Performance Benchmarks

aquif MoE delivers strong performance despite its minimal activation size:

Benchmark	aquif-3.0-preview-2 (2.5B active)	aquif-3-preview (1B active)
MMLU	55.9	60.4
HumanEval	80.5	82.4
GSM8K	72.5	70.1
Average	69.6	71.0

These results reflect internal evaluations on representative test sets. Final scores may vary slightly in public benchmarks.

Thinking Mode

To enhance reasoning, activate “thinking mode” with the following control message before your prompt:

{
  "role": "control",
  "content": "thinking"
}

or you can use thinking as True on your HuggingFace code.

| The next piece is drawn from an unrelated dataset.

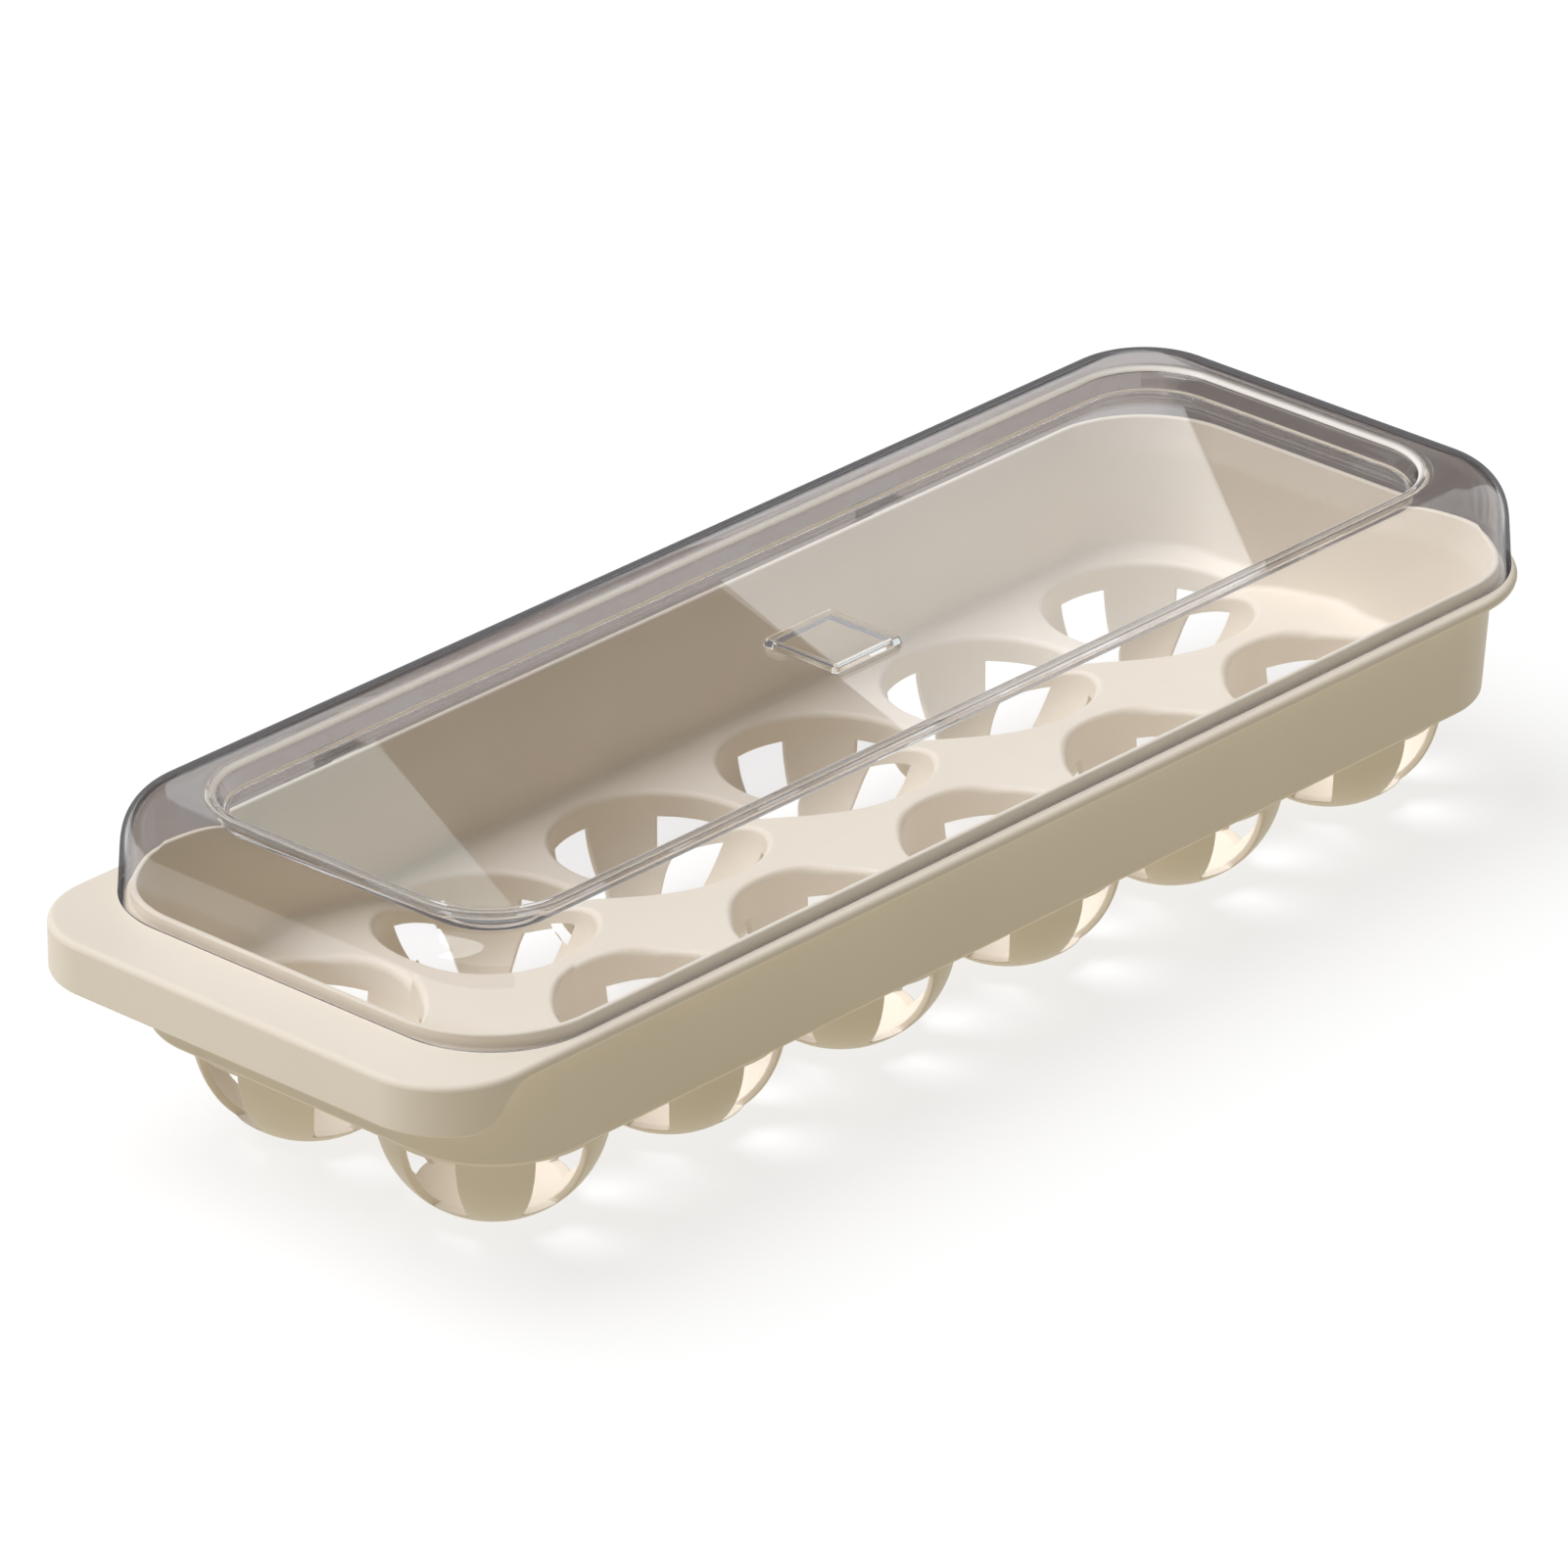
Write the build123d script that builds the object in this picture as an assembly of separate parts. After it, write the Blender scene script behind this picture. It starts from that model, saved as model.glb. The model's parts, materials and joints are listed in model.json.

input_ids = tokenizer.apply_chat_template(
	conv,
	return_tensors="pt",
	thinking=True,
	return_dict=True,
	add_generation_prompt=True
).to(device)

This enables internal self-reflection logic and improves multi-step task accuracy.

Getting Started

To run via Huggingface, you need to install IBM’s granitemoe_hybrid_external_cleanup branch instead of regular HF transformers, as aquif-3-preview is a finetune of Granite-4.0-Tiny-Base:

git clone https://github.com/Ssukriti/transformers.git
cd transformers
git checkout granitemoe_hybrid_external_cleanup
pip install -e .

from transformers import AutoModelForCausalLM, AutoTokenizer, set_seed
import torch

model_path="aquiffoo/aquif-3-preview"
device="cuda"
model = AutoModelForCausalLM.from_pretrained(
        model_path,
        device_map=device,
        torch_dtype=torch.bfloat16,
    )
tokenizer = AutoTokenizer.from_pretrained(
        model_path
)

conv = [{"role": "user", "content":"Hi!"}]

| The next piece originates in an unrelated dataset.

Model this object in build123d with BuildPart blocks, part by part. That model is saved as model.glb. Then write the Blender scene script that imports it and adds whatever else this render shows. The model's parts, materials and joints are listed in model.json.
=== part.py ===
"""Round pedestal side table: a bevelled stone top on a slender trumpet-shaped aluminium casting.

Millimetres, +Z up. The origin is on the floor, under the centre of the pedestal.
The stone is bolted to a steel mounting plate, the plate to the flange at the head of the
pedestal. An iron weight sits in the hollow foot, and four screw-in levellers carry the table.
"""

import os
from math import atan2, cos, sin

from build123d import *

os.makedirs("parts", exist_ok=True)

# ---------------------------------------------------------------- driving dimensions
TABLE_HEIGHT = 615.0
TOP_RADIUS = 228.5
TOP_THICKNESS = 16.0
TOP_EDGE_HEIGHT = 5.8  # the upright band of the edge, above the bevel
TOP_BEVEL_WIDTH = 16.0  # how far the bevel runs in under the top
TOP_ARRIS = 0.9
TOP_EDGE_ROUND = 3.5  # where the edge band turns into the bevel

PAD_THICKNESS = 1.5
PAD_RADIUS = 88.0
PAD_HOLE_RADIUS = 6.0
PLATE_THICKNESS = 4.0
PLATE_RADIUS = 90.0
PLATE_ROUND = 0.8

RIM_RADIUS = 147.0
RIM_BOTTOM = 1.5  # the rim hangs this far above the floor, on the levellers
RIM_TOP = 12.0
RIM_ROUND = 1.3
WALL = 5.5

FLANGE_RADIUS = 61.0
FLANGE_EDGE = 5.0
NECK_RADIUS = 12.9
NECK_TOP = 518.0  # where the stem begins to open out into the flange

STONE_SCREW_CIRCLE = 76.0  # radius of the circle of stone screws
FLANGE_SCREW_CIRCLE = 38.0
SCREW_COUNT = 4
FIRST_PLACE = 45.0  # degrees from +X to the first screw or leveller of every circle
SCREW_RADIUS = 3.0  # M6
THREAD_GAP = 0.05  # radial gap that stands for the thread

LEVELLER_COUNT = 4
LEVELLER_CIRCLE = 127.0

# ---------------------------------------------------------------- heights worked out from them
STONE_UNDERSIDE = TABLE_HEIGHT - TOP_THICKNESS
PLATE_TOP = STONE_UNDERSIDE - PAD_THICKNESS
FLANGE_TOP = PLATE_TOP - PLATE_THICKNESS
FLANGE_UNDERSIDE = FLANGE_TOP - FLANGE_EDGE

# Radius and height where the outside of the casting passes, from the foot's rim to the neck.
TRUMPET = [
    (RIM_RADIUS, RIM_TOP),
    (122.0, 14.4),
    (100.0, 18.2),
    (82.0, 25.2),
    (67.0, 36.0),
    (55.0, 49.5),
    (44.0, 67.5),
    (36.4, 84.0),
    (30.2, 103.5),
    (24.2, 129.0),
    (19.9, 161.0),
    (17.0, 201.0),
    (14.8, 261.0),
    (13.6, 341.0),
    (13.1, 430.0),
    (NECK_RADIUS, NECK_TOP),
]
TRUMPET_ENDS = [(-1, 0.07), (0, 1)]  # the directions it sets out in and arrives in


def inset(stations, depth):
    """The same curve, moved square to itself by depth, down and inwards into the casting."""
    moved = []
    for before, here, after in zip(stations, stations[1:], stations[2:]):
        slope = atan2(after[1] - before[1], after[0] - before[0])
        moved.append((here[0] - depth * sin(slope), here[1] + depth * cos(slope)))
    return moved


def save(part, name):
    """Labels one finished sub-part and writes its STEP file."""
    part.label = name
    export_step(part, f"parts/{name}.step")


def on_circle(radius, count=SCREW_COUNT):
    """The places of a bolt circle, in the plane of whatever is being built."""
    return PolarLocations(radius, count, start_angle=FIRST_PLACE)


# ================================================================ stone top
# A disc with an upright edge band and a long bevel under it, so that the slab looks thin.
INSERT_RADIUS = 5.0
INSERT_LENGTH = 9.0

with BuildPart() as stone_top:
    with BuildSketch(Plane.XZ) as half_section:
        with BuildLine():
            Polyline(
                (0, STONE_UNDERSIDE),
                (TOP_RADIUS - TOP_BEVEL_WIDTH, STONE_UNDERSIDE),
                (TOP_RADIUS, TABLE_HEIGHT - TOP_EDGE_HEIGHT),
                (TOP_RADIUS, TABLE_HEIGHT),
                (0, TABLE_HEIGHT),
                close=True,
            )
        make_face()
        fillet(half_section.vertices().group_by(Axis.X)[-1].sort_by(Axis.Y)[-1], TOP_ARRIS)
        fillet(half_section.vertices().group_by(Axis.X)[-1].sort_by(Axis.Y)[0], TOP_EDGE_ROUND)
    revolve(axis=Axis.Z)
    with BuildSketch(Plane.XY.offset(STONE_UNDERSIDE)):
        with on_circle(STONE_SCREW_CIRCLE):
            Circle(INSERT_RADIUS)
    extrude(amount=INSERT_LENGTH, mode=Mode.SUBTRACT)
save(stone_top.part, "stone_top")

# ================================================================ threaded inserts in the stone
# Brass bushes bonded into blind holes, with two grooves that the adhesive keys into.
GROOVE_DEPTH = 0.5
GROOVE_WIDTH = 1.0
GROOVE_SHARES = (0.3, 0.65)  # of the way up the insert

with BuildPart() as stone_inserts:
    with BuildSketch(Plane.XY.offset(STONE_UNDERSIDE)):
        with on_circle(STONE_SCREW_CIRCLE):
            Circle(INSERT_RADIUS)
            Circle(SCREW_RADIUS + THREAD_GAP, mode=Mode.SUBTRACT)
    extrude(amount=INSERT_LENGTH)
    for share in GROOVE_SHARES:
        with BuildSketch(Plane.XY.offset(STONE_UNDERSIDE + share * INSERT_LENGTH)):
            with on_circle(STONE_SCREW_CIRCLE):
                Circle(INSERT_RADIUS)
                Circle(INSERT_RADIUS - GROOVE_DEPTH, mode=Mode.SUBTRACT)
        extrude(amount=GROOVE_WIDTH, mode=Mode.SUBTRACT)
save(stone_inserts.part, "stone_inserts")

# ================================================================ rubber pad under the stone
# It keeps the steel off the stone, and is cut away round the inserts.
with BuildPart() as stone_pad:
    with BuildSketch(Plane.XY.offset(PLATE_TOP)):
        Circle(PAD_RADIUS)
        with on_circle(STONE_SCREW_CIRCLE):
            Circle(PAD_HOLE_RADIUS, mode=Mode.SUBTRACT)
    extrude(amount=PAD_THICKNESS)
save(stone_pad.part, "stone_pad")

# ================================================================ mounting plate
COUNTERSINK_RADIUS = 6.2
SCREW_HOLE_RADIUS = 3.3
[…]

input_ids = tokenizer.apply_chat_template(conv, return_tensors="pt", thinking=False, return_dict=True, add_generation_prompt=True).to(device)

set_seed(42)
output = model.generate(
    **input_ids,
    max_new_tokens=8192,
)

prediction = tokenizer.decode(output[0, input_ids["input_ids"].shape[1]:], skip_special_tokens=True)
print(prediction)

The future of aquif AI leans towards both dense and Mixture of Experts models, which are smarter and more efficient for inference. We can’t wait to see what you are going to create with aquif-3.